Encryption-as-a-Service Portal Provides Solutions in Time for New Regulations

IRVINE, CA, UNITED STATES, October 21, 2019 /EINPresswire.com/ -- The Jan. 1, 2020, deadline approaches quickly, and many companies remain unprepared to meet key requirements of the California Consumer Privacy Act (CCPA). Around half of U.S businesses, service providers and third parties have yet to put “reasonable” data security measures in place to satisfy the act’s sometimes-vague regulations. The experts at Secure Channels Inc. shed light on what covered companies can expect after the deadline, and provide solutions that will help protect them from the act’s heavy penalties.

The CCPA, dubbed “America’s GDPR” by PricewaterhouseCoopers (PwC), was modeled after the EU’s General Data Protection Regulation. The GDPR strictly regulates and sets penalties for organizations anywhere in the world handling and failing to protect EU citizens’ data. The CCPA likewise holds accountable companies anywhere handling the personal data of the most populous state’s residents.

“One need only look at the penalties the GDPR has set out so far to see where CCPA is headed,” notes Secure Channels CEO Richard Blech. “This past July they hit two companies with a combined $350 million in proposed fines for data breaches. This happened within a two-day period.”

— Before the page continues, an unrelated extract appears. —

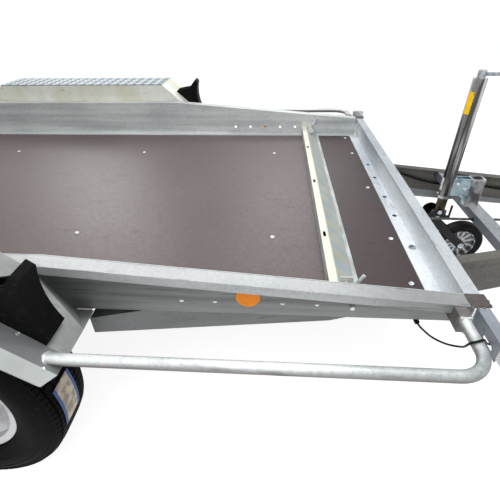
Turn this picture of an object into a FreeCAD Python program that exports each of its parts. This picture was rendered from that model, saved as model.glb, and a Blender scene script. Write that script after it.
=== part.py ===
import FreeCAD, Part
import math
import os
from FreeCAD import Vector

os.makedirs("parts", exist_ok=True)

# A low tandem-axle flatbed trailer for small machines, with ramps, on its jockey wheel.
# It is drawn from the header: x is zero at the header's inner top edge and grows forward,
# y is zero on the centreline and grows to the trailer's left, z is zero on the deck.
# Every piece is moved at the end, so that the origin is under the middle of the whole box.

# Bed
BED_L = 3000.0
BED_HALF = 760.0
DECK_H = 350.0
BOARD_T = 15.0
BOARD_EDGE_GAP = 12.0
SHEET = 3.0
OVERRUN = 40.0
SEAT_GAP = 0.3

# Side rails
RAIL_H = 176.0
RAIL_TAPER_L = 1040.0
RAIL_FLANGE = 47.0
RAIL_LIP = 25.0
RAIL_FOOT = 37.0
RAIL_HOLE_R = 7.0
RAIL_HOLE_Z = 41.0
RAIL_HOLE_FIRST = 264.0
RAIL_HOLE_PITCH = 88.0
RAIL_HOLE_COUNT = 6
REFLECTOR_R = 31.0
REFLECTOR_T = 8.0
REFLECTOR_Z = 64.0
REFLECTOR_HOLE = 3

# Header
HEADER_H = 90.0
HEADER_STRIP = 36.0
HEADER_NOSE = 5.0
HEADER_TOP_W = 38.0
HEADER_LIP = 30.0
STRIP_HOLE_R = 9.0
STRIP_HOLE_X = 13.5
STRIP_HOLE_SPREAD = 349.0
STRIP_HOLE_MID = 30.0
STRIP_HOLE_PITCH = 156.0

# Lamp arms on the header's ends
ARM_OUT = 165.0
ARM_WEB_X = 10.0
ARM_H = 50.0
ARM_SLOT_L = 42.0
ARM_SLOT_W = 13.0
ARM_SLOT_OUT = 123.0
ARM_SLOT_Z = 54.0
FRONT_LAMP_L = 62.0
FRONT_LAMP_H = 44.0
FRONT_LAMP_T = 26.0
FRONT_LAMP_EDGE = 6.0

# Frame under the deck
BEARER_H = 40.0
BEARER_W = 40.0
BEARER_INSET = 60.0
BEARER_FIRST = 20.0
BEARER_PITCH = 700.0
BEARER_OFFSET = 470.0
BEARER_COUNT = 4
LEG_BEARER_INSET = 150.0
BEAM_INSET = 355.0
BEAM_H = 80.0
BEAM_W = 40.0
BEAM_T = 4.0
REAR_BEAM_D = 40.0
REAR_BEAM_H = 90.0
REAR_BEAM_OUT = 240.0

# Drawbar
BAR_SLOPE = 0.272
BAR_REF_X = 229.0
BAR_REF_Y = 417.0
BAR_W = 40.0
BAR_T = 4.0
BAR_H = 172.0
BAR_REAR_H = 58.0
BAR_FRONT_H = 95.0
BAR_REAR_X = 983.0
BAR_KNEE_X = 268.0
BAR_FRONT_X = 1480.0
STRUT_REAR_X = 357.0
STRUT_L = 54.0
STRUT_H = 38.0
STRUT_WALL = 3.0

# Overrun housing and coupling
PLATE_T = 8.0
PLATE_REAR_X = 1230.0
PLATE_FRONT_X = 1500.0
HOUSING_R = 40.0
HOUSING_RISE = 22.0
HOUSING_L = 230.0
HOUSING_FOOT_L = 30.0
HOUSING_FOOT_W = 110.0
SHAFT_R = 25.0
BELLOWS_L = 120.0
BELLOWS_R = 37.0
BELLOWS_ROOT_R = 31.0
BELLOWS_FOLDS = 5
HEAD_L = 150.0
HEAD_W = 74.0
HEAD_H = 66.0
CUP_R = 42.0
BALL_R = 25.5
CUP_SKIRT = 32.0
CUP_TOP = 36.0
HEAD_HANDLE_L = 190.0
HEAD_HANDLE_W = 34.0
HEAD_HANDLE_T = 8.0
HANDBRAKE_L = 360.0
HANDBRAKE_W = 26.0
HANDBRAKE_T = 8.0
HANDBRAKE_GRIP_L = 110.0
HANDBRAKE_GRIP_R = 15.0
HANDBRAKE_LEAN = 20.0
ROD_R = 5.0
ROD_Y = 84.0
ROD_RISE = 12.0
ROD_HOLE_GAP = 3.0

# Jockey wheel
JACK_X = 252.0
JACK_TUBE_R = 24.0
JACK_BORE_R = 21.0
JACK_TOP_Z = 436.0
JACK_BOTTOM_Z = -25.0
JACK_COLLAR_R = 28.0
JACK_COLLAR_H = 12.0
JACK_INNER_R = 20.5
JACK_INNER_L = 330.0
JACK_TRAIL = 124.0
JACK_WHEEL_R = 100.0
JACK_WHEEL_W = 50.0
JACK_RIM_R = 66.0
JACK_HUB_R = 20.0
JACK_WEB_HALF = 6.0
JACK_TREAD_HALF = 17.0
JACK_SHOULDER = 8.0
JACK_PIN_R = 8.0
JACK_BORE_GAP = 0.06
CROWN_R = 30.0
CROWN_H = 30.0
CROWN_DROP = 65.0
FORK_T = 5.0
FORK_GAP = 6.0
FORK_EYE_R = 18.0
FORK_HEAD_R = 34.0
FORK_HEAD_BACK = 26.0
FORK_ARM_R = 15.0
FORK_LEVER_OUT = 30.0
FORK_LEVER_R = 4.5
FORK_LEVER_L = 56.0
FORK_EAR_H = 16.0
CLAMP_H = 72.0
CLAMP_W = 40.0
CLAMP_WALL = 8.0
CLAMP_Z = 25.0
POST_L = 56.0
POST_BACK = 20.0
POST_EDGE_R = 10.0
BRACKET_W = 50.0
BRACKET_T = 8.0
CRANK_KNUCKLE_R = 14.0
CRANK_KNUCKLE_H = 26.0
CRANK_ARM_L = 150.0
CRANK_ARM_R = 6.0
CRANK_GRIP_L = 95.0
CRANK_GRIP_R = 13.0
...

Blech refers to the penalties the GDPR intends to levy against British Airways (£183 million) and Marriott (£99.2 million) announced July 8 and 9 respectively. Marriott’s violations stemmed from IT failings of a hotel chain they subsequently purchased, inheriting its liability, while a hack against British Airways redirected customer data from the company’s website to an unauthorized party. “In BA’s case, there was no financial loss to any customers exposed by the breach, but the failure to protect the data alone may result in the largest GDPR fine to date — second largest breach fine in history,” Blech points out. “The CCPA is the same kind of beast. Affected consumers will be able to sue companies under the regulations without having to prove financial harm.”

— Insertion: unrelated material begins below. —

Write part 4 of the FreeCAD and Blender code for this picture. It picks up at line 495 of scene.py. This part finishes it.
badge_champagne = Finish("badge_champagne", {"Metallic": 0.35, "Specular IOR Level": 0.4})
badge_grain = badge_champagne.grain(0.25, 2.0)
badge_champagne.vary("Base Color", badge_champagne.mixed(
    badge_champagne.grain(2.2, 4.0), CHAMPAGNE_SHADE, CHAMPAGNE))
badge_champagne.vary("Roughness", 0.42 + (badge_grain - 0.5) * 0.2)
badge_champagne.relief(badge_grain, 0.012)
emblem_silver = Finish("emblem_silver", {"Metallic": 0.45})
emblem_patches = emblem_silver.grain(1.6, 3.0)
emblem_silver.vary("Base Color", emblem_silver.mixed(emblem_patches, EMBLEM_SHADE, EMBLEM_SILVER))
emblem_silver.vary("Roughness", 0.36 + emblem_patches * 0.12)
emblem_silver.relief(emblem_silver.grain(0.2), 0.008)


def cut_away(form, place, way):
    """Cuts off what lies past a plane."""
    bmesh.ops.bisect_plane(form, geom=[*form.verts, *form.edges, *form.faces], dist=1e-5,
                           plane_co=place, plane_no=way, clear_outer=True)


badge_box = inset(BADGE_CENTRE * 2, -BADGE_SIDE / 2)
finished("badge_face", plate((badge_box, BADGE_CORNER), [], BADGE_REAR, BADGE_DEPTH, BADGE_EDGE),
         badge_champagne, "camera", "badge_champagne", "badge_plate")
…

Thus far, the CCPA is ambiguous in what meets its “reasonable security” requirements, making compliance tricky. “The CCPA doesn’t explicitly mandate that covered companies encrypt consumer data, but it does give consumer’s the right to sue when their unencrypted data is compromised due to failures implementing reasonable security measures,” Blech explains. “There’s little hard guidance for what their definition of ‘reasonable’ is, but the California Attorney General’s 2016 Data Breach Report does specifically recommend strong encryption. Bottom line is encrypting consumer data may be the one step that can spare a company from the severe financial fallout that comes with a breach.”

The CCPA states that violations of the act can result in fines between $100 and $750 per consumer per incident, or actual damages if greater. A company that mishandles 50,000 Californians’ unencrypted personal data can net fines between $5 million and $37.5 million from the base fines alone, not counting reimbursement of any financial damages and business lost through operational and/or reputational harm.

The CCPA complements California’s extant data breach notification law that limits breach reportage to consumers to events involving unencrypted data. A properly-deployed encryption system can therefore shield a company from both fines and a damaged reputation. However, even with so much to lose, PwC and others report that approximately half the businesses they surveyed believe they will not have measures in place to achieve compliance by the 2020 deadline. Blech attributes this to the complexity and cost typical to implementing or overhauling a security system.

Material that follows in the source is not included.